それは「全く別の惑星に住むBさんという自我・人格が形成する円の描く領域の出来事」に対するリアクションであり、根本的にはAさんにはどうしようもならないからだ。この点をしっかり切り離したうえで、もし改善できることがあればやればいい。だけど、その結果の良し悪しで思い悩むのは滑稽だ。

こちらが良いと思って気配りしたことでも、こちらの思惑に反してあるいは全く相手側に反対の意味に取られたりすることもあるだろう。それについては「こちらも勝手、あちらも勝手」当然起こりうることなのだと、それぞれの「円」を切り離した考えで正しく捉えれば、気分的に落ち込んだりしても全く思い悩むことではないのだ。

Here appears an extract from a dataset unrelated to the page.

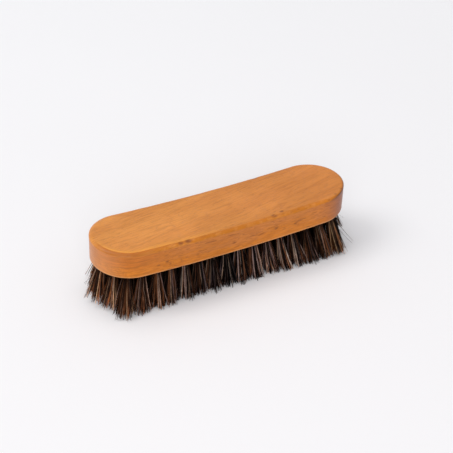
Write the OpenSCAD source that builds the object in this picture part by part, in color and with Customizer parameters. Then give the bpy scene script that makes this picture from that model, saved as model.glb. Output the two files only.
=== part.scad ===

お互いの「ものの見方・価値観・感じ方・考え方」が異なれば、それに基づいてその人にとっての「常識・正義・平和・安定」といった絶対価値も異なって存在するのであり(この点で絶対価値とは言えないが)、戦争もAという国とBという国が互いの「常識・正義・平和・安定」を物差しに志向して相争うのであるから、たとえば、その典型材料といえるエルサレムを主戦場とした紀元前からの争いも「我が国の正義・我が国の平和と安定」を主張して永久に終わることはないだろう。

こうした一見矛盾した構図も、円と円でスパッと切り離すことで正しい見かたができると思う。

常に、この構図を忘れずに、むやみな怒りや悲しみは避けたいものだ。また、人との接する際には「私が持っている物差し(常識・感じ方・考え方)が絶対でない」ことも常に顧みて反省して懺悔する態度がとても大切に成ると思う。